Happiness | Lifestyle

You love yoga, know that you are growing in your yoga journey, and you want to grow more. A yoga journal can be wonderful tool to document your development, help you get more out of your practice, and help you flourish in life too.

During teacher training, we were asked to keep a journal and it proved invaluable in recording and reflecting on what was a transformative period in my life. As someone who loves to write, I just let the words flow, vinyasa-style, and nine months later, I can see how much I’ve learned and changed.

Not everyone loves to write, but it is worth investing even just a few minutes after a class or regular yoga or meditation practice, and a little longer after a workshop or retreat, to jot down feelings and observations – taking stock of where you are at on your journey – no judgment, of course.

How to Get Started

1. Class intention or Sankalpa (affirmation resolution) – record it and reflect on whether the class helped you achieve that intention (whether it be balance, focus, peace, deeper breathing or whatever).

2. Mental awareness – what thoughts were going through your mind? How did you arrive into the practice? Did you dump your day down on the mat? Did you have any recurring thoughts of worry or distraction, or where you able to calm your mind and create positive thoughts? Just notice, don’t judge.

3. Emotional awareness – how did you feel walking into the class, during the class, and afterwards? Yoga doesn’t always make us feel better immediately and we need to value the opportunity it gives us to express emotions through our bodies…even if it doesn’t feel good at the time.

Just try to record how you feel with emotional distance, like a scientist. Of course if you feel like crying into your journal that’s ok too.

4. Alignment awareness – did any alignment cues ‘speak to you’? Did you gain any subtle insights that allowed you to go deeper into an asana (grounding the outside edge of a foot, dropping the pelvis down for example).
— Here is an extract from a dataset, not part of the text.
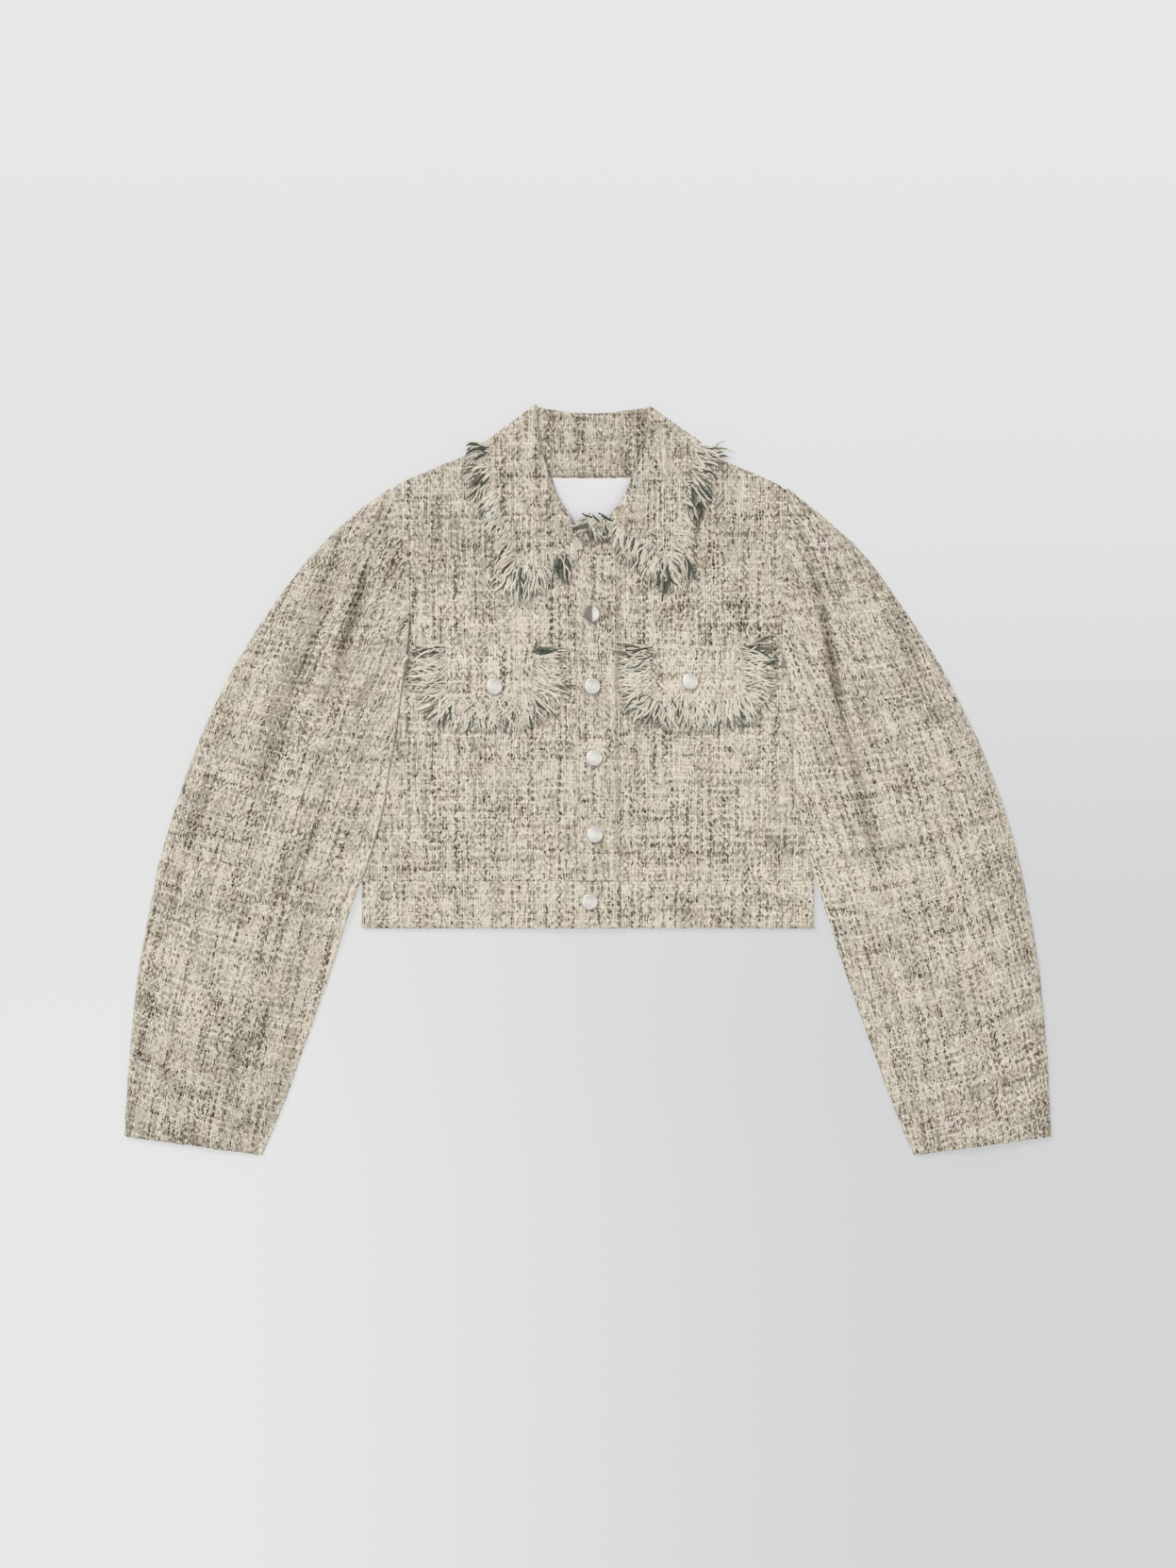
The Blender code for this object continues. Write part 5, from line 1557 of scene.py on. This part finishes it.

5. Muscular skeletal awareness – did you notice a stronger (or weaker) standing leg in balance postures, or perhaps you felt your core really switching on in plank or a subtle opening through your left hip in half pigeon?

6. Breath awareness – was your breathing deep or shallow? Did you accentuate the inhale or exhale, was it even, did you notice moments when breath helped you through movement or calmed agitation?

7. Energy awareness – how were your energy levels and what was the energy of the room in a group practice? Did you notice an energetic shift from standing to floor practice?

Did the energy feel more yin or yang or a balance of both? Did you notice yin or yang energy within different asana – were you pushing or surrendering?

8. Chakra/meridian line awareness – did you notice activation of any of the main chakras? Did you feel your heart or throat opening, for example?

Did you feel any subtle flow of energy along the nadis or meridian lines (for example, the heart-lung lines in Triangle posture or the flow of prana or chi up your spine through compression of the kidneys/adrenals).

9. Challenging asanas – did you find certain poses challenging? Perhaps you have a particular posture that always presents a challenge and you can reflect on subtle changes – remember no judgement.

10. Breakthroughs (however small) – did something just click—whether it be the right combination of breath with movement in a certain asana, a firm locking of a standing leg to help balance, or a greater sense of stillness in Savasana. It’s ok to celebrate these little insights.

The power of journaling is that it both helps you go deeper into your practice as you go along, and allows you to reflect more fully with the passage of time on how far you’ve come in yoga and life.

Through journaling you can bring a depth of awareness that will enrich your yoga experience and enhance every aspect of your life. Happy journaling!